La Russie fait partie avec l’Ukraine des plus gros exportateurs de blé. Nul ne sait comment les sanctions internationales influenceront les capacités de la Russie à livrer ses produits agricoles dans le monde. En raison de l’absence de débouchés, la FAO s’attend à un recul de la production des exploitations agricoles russes. Les ministres de l’agriculture des pays du G7 appellent à éviter l’interdiction des exportations et à laisser les frontières ouvertes pour les produits agro-alimentaires.
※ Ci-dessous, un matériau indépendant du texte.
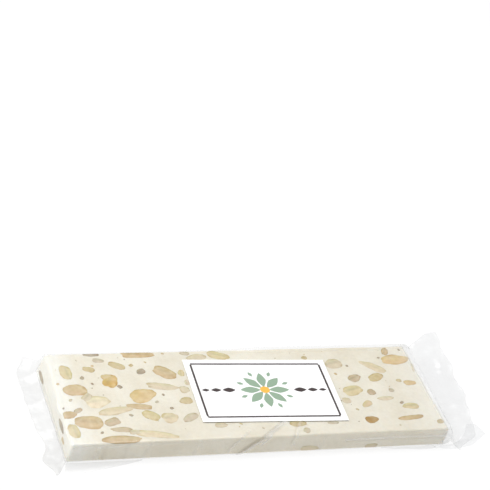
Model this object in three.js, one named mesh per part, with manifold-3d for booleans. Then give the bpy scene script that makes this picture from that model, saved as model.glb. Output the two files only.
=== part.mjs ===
import * as THREE from 'three';
import { mergeVertices } from 'three/addons/utils/BufferGeometryUtils.js';
import Module from 'manifold-3d';

// A flat bar of almond nougat, sealed in a clear film bag with a flat crumpled flap at each
// end, and a paper label stuck on top of the bag.
// Millimetres, +X along the bar, +Y across it, +Z up, resting on z = 0.

// The nougat bar
const BAR_LENGTH = 170;
const BAR_WIDTH = 58;
const BAR_HEIGHT = 9.5;

// The film bag round it: how far it stands off, and the slack ridge along the back top edge
const FILM_SLACK = 0.2;
const EDGE_RADIUS = 0.9;
const EDGE_STEPS = 3;
const RIDGE_RISE = 1.0;
const RIDGE_WIDTH = 3.2;
const RIDGE_START_X = -12;
const RIDGE_FULL_X = 18;
const BAG_STATIONS = 20;
const TOP_WAVE = 0.12;
const WAVE_LENGTH = 62;

// The cut ends of the bar aren't square: they lean and bulge at the bottom
const LEFT_BULGE = 3.0;
const RIGHT_TUCK = 1.0;

// The flaps, front to back at even steps: how far the outer edge reaches past the bar's end,
// and how high that edge lies. The film there is two layers with some air between them.
const FLAP_THICKNESS = 1.0;
const FLAP_OVERLAP = 2.5;
const FLOOR_GAP = 0.15;
const FLAP_STEPS_OUT = 8;
const FLAP_STEPS_ACROSS = 26;
const LEFT_FLAP = {
	side: -1,
	reach: [ 6.8, 10.7, 8.0, 10.1, 11.2, 11.6, 12.3, 12.4, 9.0 ],
	edgeHeight: [ 0.7, 0.9, 1.5, 2.0, 2.3, 2.6, 3.0, 3.4, 4.2 ],
	frontY: [ - 29.3, - 36.4 ],
	backY: [ 29.3, 33.4 ],
	rootShare: 0.3,
	wave: 0.35,
	waves: 4.5
};
const RIGHT_FLAP = {
	side: 1,
	reach: [ 6.0, 17.0, 19.6, 21.4, 22.0, 21.0, 22.2, 20.4, 20.6 ],
	edgeHeight: [ 0.8, 1.6, 2.2, 2.4, 3.0, 4.0, 5.2, 7.2, 9.6 ],
	frontY: [ - 29.3, - 33.2 ],
	backY: [ 29.3, 38.0 ],
	rootShare: 0.24,
	wave: 0.5,
	waves: 5.5
};

// The under layer of film that sticks out past the right flap's front corner
const LOBE = { nearX: 84, farX: 107, frontY: - 31.5, backY: - 18, tipY: - 24, tipRound: 4.5 };
const LOBE_THICKNESS = 0.8;
const LOBE_STEPS = 8;

// Loose film spread on the surface along the front bottom edge: [ x, y ] corners
const LOOSE_THICKNESS = 0.8;
const LEFT_LOOSE = [ [ - 87, - 28 ], [ - 89, - 36 ], [ - 74, - 33.6 ], [ - 54, - 28.6 ], [ - 54, - 28 ] ];
const RIGHT_LOOSE = [ [ 64, - 28 ], [ 65, - 29.2 ], [ 81, - 31.2 ], [ 92, - 32.6 ], [ 92, - 28 ] ];

// Almonds that show through the film as low bumps: how proud they stand and how deep they go in
const ALMOND_RISE = 0.35;
const ALMOND_DEPTH = 1.0;
const ALMOND_TAPER = 0.28;
const ALMOND_SIDES = 10;
const ALMOND_RINGS = 5;

// The largest almonds on the top: [ x, y, length, width, turn in degrees ]
const TOP_ALMONDS = [
	[ - 44, 27.0, 14.5, 4.0, - 3 ], [ - 65, 27.0, 7.5, 2.4, 0 ], [ - 55, 20, 8, 4.2, - 28 ],
	[ - 78.5, 16.2, 9, 5.4, 95 ], [ - 35, 14.5, 11, 7, - 38 ], [ - 60.3, 10, 9, 6.4, 62 ],
	[ - 76.7, 4.8, 10, 7.5, 0 ], [ - 38, 5.3, 14, 4.5, - 10 ], [ - 48.3, 0, 12, 8, 20 ],
	[ - 68.5, - 3, 10.5, 7, 10 ], [ - 51.5, - 7, 11, 3.4, - 12 ], [ - 62, - 9, 16, 4, 10 ],
	[ - 47.8, - 13, 7.5, 5.5, - 35 ], [ - 39.3, - 15, 6.5, 6, 20 ], [ - 31, - 15, 7, 4, 30 ],
	[ - 30.2, - 4.2, 6, 4.2, 10 ], [ - 75.3, - 15.5, 11.5, 7, - 8 ], [ - 62, - 20.8, 9, 3.5, - 5 ],
	[ - 63.5, - 26.3, 16, 3.6, - 2 ], [ - 48.3, - 24.4, 18, 3.8, - 12 ], [ - 82.3, - 21.5, 7, 4, 95 ],
	[ - 7.5, 26, 10, 4, - 10 ], [ - 18, 25, 8, 4, 8 ], [ 15.5, - 22.8, 8, 3.2, 0 ],
	[ 45.5, 17.2, 8.5, 6.5, 15 ], [ 52.2, 7, 6.5, 4.5, 25 ], [ 63.8, 14.2, 13, 4.5, - 38 ],
	[ 62.7, 6.6, 8, 4.2, 22 ], [ 48.3, - 1.4, 9.5, 6.4, 18 ], [ 61.5, - 7.6, 7.8, 2.8, 2 ],
	[ 78, 2.6, 6.4, 3.4, 3 ], [ 51.8, - 10.7, 5.5, 3.4, 35 ], [ 50.5, - 20.8, 6, 4.4, 8 ],
	[ 69.5, - 20.5, 12, 3, 6 ], [ 72, - 13, 7.5, 4, 3 ], [ 76.5, 19, 13, 6, 5 ]
];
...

Pénuries aussi du côté des engrais et des aliments pour animaux
Le blé et l’huile de tournesol ne sont pas les seuls produits menacés de pénurie. D’autres produits russes risquent de manquer. L’UE achète environ un tiers de ses engrais à la Russie. Et la Biélorussie, alliée à la Russie, est un important fournisseur d’engrais. La forte hausse des prix du gaz naturel fait grimper les prix des engrais azotés, car ceux-ci sont obtenus au moyen de gaz naturel. Selon le «Financial Times», des difficultés d’approvisionnement sont à craindre du côté des engrais. Elles aggraveront en retour la situation déjà fragile en matière de sécurité alimentaire.
Dans un entretien publié récemment dans le Financial Times, le ministre espagnol de l’agriculture, Luis Planas, a rendu attentif à la dépendance européenne dans le domaine des protéines végétales et des engrais. Certes, l’Espagne n’a pas lieu de s’inquiéter en ce qui concerne l’approvisionnement alimentaire de sa population. En revanche, dans le domaine de l’alimentation animale, par exemple le maïs pour le bétail, l’Espagne dépend à 22% de l’Ukraine. Pour cette raison, Luis Planas demande d’assouplir les normes européennes en matière de résidus de pesticides et d’OGM et d’augmenter les importations en provenance d’Argentine et des États-Unis.
Le ministre de l’agriculture s’est aussi déclaré inquiet des effets de la hausse des prix dans le bassin méditerranéen, en particulier en Afrique du Nord. Les événements du printemps arabe de 2011 avaient été déclenchés en partie par une hausse des prix des céréales. Voilà qui ne manque pas de soulever la question de la solidarité en matière de production agro-alimentaire.